Texas state Sen. Wendy Davis (D) has not yet decided whether she will run for governor in 2014, but the state's Democratic Party is doing everything it can to make sure she does.
Texas Democrats kicked off their "I Want Wendy" campaign on Tuesday by asking state residents to sign a petition urging Davis to get into the race. The Fort Worth Democrat made a name for herself earlier this summer when she filibustered a sweeping anti-abortion bill for 11 straight hours.
"You can’t go anywhere in this state without hearing Texans say that they want Wendy Davis to be their next Governor," Texas Democratic Party Chairman Gilberto Hinojosa said in a statement. "Texas is ready for a change -- and ready for a leader who will fight for good schools for our children, equal pay for equal work, and for healthcare for our families. Senator Davis is that leader."
Davis said at a fundraiser in Washington, D.C., last week that she is considering challenging conservative Texas Attorney General Greg Abbott in the race to replace Gov. Rick Perry (R), but she has not made a decision.
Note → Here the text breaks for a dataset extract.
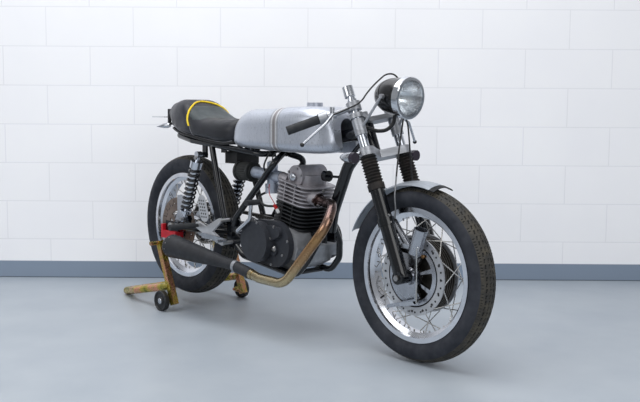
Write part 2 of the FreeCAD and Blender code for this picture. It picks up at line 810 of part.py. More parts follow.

"I do think that in Texas, people feel like we need a change from the very fractured, very partisan leadership that we've seen in our state governor right now," Davis said at the National Press Club luncheon. "I can say with absolute certainty that I will run for one of two offices -- either my state senate seat, or the governor's."
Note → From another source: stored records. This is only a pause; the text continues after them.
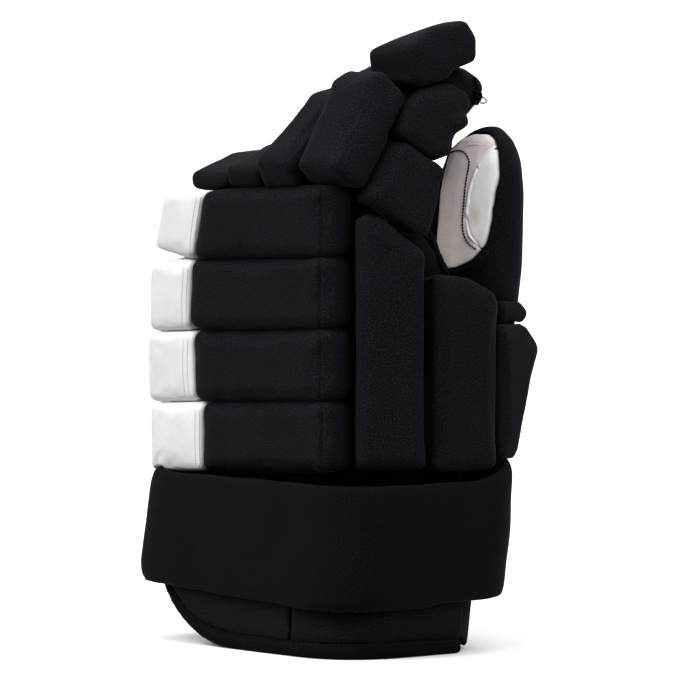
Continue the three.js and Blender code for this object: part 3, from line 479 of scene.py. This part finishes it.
MATERIALS = {
    "roll_textile": textile("roll_textile", (0.0014, 0.001, 0.0024), (0.0225, 0.019, 0.0265)),
    "black_textile": textile(
        "black_textile", (0.0016, 0.0012, 0.0027), (0.0215, 0.0185, 0.0255), LINING_PITCH,
    ),
    "band_textile": textile(
        "band_textile", (0.0006, 0.0004, 0.0012), (0.0086, 0.0072, 0.0109), BAND_PITCH, BAND_SHEEN,
    ),
    "binding_tape": binding_tape("binding_tape"),
    "white_leather": white_leather("white_leather", (0.785, 0.78, 0.795), (0.70, 0.69, 0.70)),
    "grey_leather": grey_leather("grey_leather"),
}
# A brighter copy of the white leather for the thumb's white strip: painted light where the fingers shade the
# strip from the lamps, with the strip's real beige dent.
BRIGHTENED_GUSSET_LEATHER = white_leather("gusset_leather_painted_light", (0.97, 0.965, 0.965), (0.93, 0.915, 0.91), GUSSET_DENT)
THREADS = {
    "black": thread("black_thread", (0.001, 0.001, 0.0015), (0.005, 0.005, 0.007)),
    "brown": thread("brown_black_thread", (0.005, 0.004, 0.004), (0.022, 0.016, 0.015)),
    "grey": thread("grey_thread", (0.30, 0.29, 0.29), (0.5, 0.49, 0.48)),
    "white": thread("white_thread", (0.6, 0.6, 0.6), (0.8, 0.8, 0.8)),
}


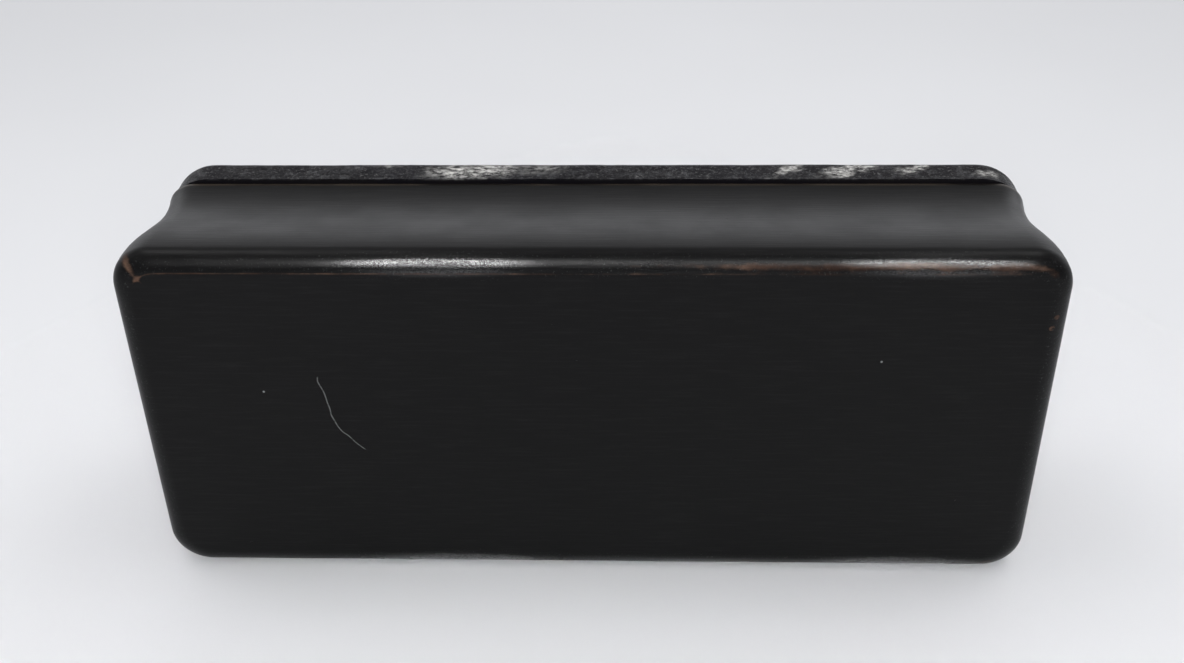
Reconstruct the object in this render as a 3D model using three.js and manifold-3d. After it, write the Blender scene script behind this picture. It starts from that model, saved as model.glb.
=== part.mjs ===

In addition to fighting for reproductive rights, Davis is an advocate for affordable education, equal pay for women and counseling and treatment for veterans. She became a single mother at 19 and had very few financial resources, but with the help of student aid, she went on to graduate from Harvard Law School.
If Davis were elected governor, it would be a huge victory for Texas Democrats, who have not won a gubernatorial race in the state since Ann Richards was elected in 1990.
Davis has already drawn many comparisons to Richards, whose daughter Cecile -- the current president of Planned Parenthood -- would almost certainly throw her organization's political weight behind a Davis campaign. Abbott, the Republican candidate, is a staunch opponent of Planned Parenthood and recently investigated the organization for Medicaid fraud.
Davis faces an uphill battle running for governor as a Democrat in a red state, but her party seems to believe she can win.
"Wendy has faced long odds before -- and they've never stopped her," Hinojosa said. "But before she decides to run, we need to show her that we have her back. Texans are excited to do the work to elect Wendy as our next Governor."